From 2000 to 2003, Garcia devised and recommended simple solutions on how to stop the BIR check tax payment loopholes in the Bureau of Internal Revenue.

On October 27, 2003, the Department of Finance finally adopted Garcia's recommendations by issuing Clearing House Operating Memo (CHOM) No. 375.

On May 9, 2008, the Philippine Clearing House Corporation through Clearing House Operating Memo (CHOM) No. 427, adopted an additional recommendation of Garcia, which was to have the name of the government institution indicated on the tracer band to be painted/sprayed at the back of the checks. According to the memo, this would act as an "additional control/tracing point for the banks in proving their inward cheques that are payable to the BIR or BOC."

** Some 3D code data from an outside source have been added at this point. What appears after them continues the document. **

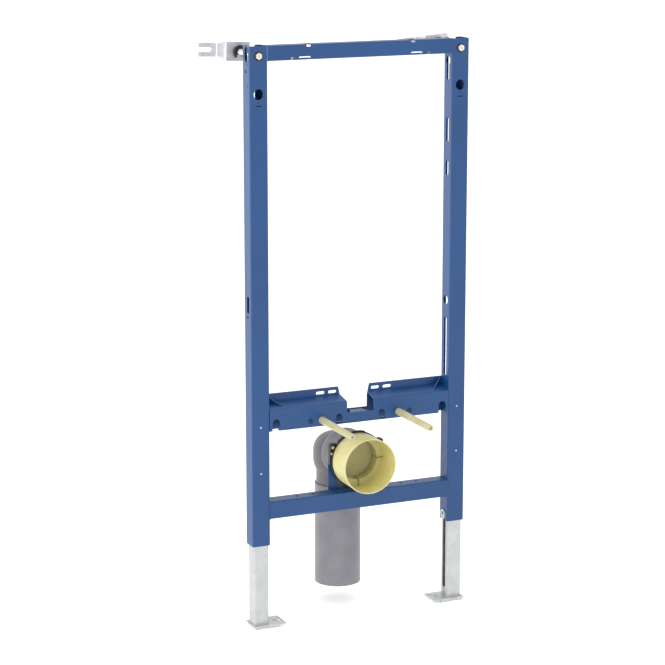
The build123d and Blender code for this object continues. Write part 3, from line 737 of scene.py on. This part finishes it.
# Darker towards the back of the cup: painted shade in the recess and over the dark inlet.
depth = add_node(yellow_plastic[0], "ShaderNodeSeparateXYZ", {}, {"Vector": place})
recess_shade_ramp = add_node(
    yellow_plastic[0], "ShaderNodeMapRange", {},
    {
        "Value": depth.outputs["Y"],
        "From Min": ledge_y - tone_lead, "From Max": cap_back - tone_lead,
    },
)
recess_shaded_colour = add_node(
    yellow_plastic[0], "ShaderNodeMixRGB", {"blend_type": "MIX"},
    {"Fac": recess_shade_ramp.outputs["Result"], "Color1": wax_colour, "Color2": linear("#BBB487")},
)
yellow_plastic[0].node_tree.links.new(recess_shaded_colour.outputs["Color"], shader.inputs["Base Color"])
shader.inputs["Subsurface Weight"].default_value = 0.35
shader.inputs["Subsurface Radius"].default_value = (0.006, 0.005, 0.002)
shader.inputs["Subsurface Scale"].default_value = 1.0
dress(yellow_plastic, "drain_cap")

# A rib adds 3 mm of plastic to the ledge behind it. Its deep olive is a painted shadow of the rib
# on the ledge.
rib_shadow_plastic, shader, place = start_finish("rib_painted_shadow_yellow", "yellow_plastic", 0.45)
wax_per_metre = 90.0
wax = add_node(
    rib_shadow_plastic[0], "ShaderNodeTexNoise", {},
    {"Vector": place, "Scale": wax_per_metre, "Detail": 2.0},
)
two_tone(rib_shadow_plastic, shader, wax.outputs["Fac"], "#8E8650", "#9A9258", 0.4, 0.52)
rib_start = 0.0439
rib_length = 0.0142
rib_depth = 0.003
rib_thick = 0.0012
rib_taper = 0.002
plug_depth = 0.027
bpy.ops.object.select_all(action="DESELECT")
bpy.ops.mesh.primitive_cube_add(size=1.0, location=(0, 0, 0))
rib = bpy.context.object
rib.scale = (rib_length, rib_depth, rib_thick)
bpy.ops.object.transform_apply(location=True, rotation=True, scale=True)
pick(rib, "vertices", lambda middle: middle.y < 0 < middle.x)
bpy.ops.transform.translate(value=(-rib_taper, 0, 0))
pick(rib, "polygons", lambda middle: middle.x < -rib_length / 2 + 0.0001)
bpy.ops.mesh.extrude_region_move(TRANSFORM_OT_translate={"value": (-rib_thick, 0, 0)})
pick(rib, "polygons", lambda middle: middle.y > 0.45 * rib_depth and middle.x < -rib_length / 2)
bpy.ops.mesh.extrude_region_move(TRANSFORM_OT_translate={"value": (0, plug_depth, 0)})
bpy.ops.object.mode_set(mode="OBJECT")
rib.location = (rib_start + rib_length / 2, ledge_y - rib_depth / 2, drain_z)
finish_piece(rib, "cap_rib_right", rib_shadow_plastic, "frame")
for name, quarter in (("below", 1), ("left", 2), ("above", 3)):
    copy_piece(
        rib, f"cap_rib_{name}", rib_shadow_plastic, "frame",
        turn=quarter * math.pi / 2, centre=(0, ledge_y, drain_z),
    )
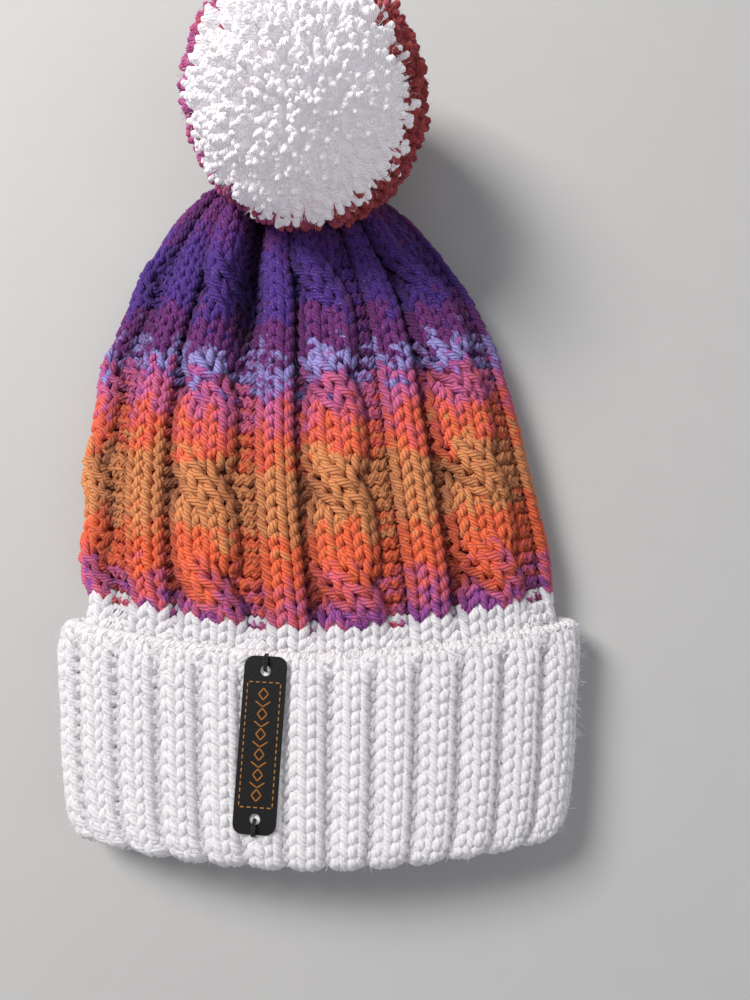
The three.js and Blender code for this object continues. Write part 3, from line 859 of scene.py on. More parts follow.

===Bataan Iskolar Ng Bayan Program===
The provincial government of Bataan under Governor Garcia started the Iskolar ng Bayan scholarship program for college students in 2004. As of early 2010, there were 9000 current scholars. The scholarship program is open to college level students who are permanent residents of Bataan. The scholarship can be used for any college level institution, whether inside or outside the province.

In 2008, Garcia's office contributed to the program, while Congressman Albert Garcia of the 2nd district of Bataan contributed to the program. Mayor Joet Garcia further contributed to the program.

===Mandanas–Garcia Ruling===

During his tenure as Governor, Garcia and Batangas] Governor Hermilando Mandanas petitioned Supreme Court of the Philippines for a higher share of national internal revenue taxes for local government units, leading to the Mandanas-Garcia Ruling, named after them.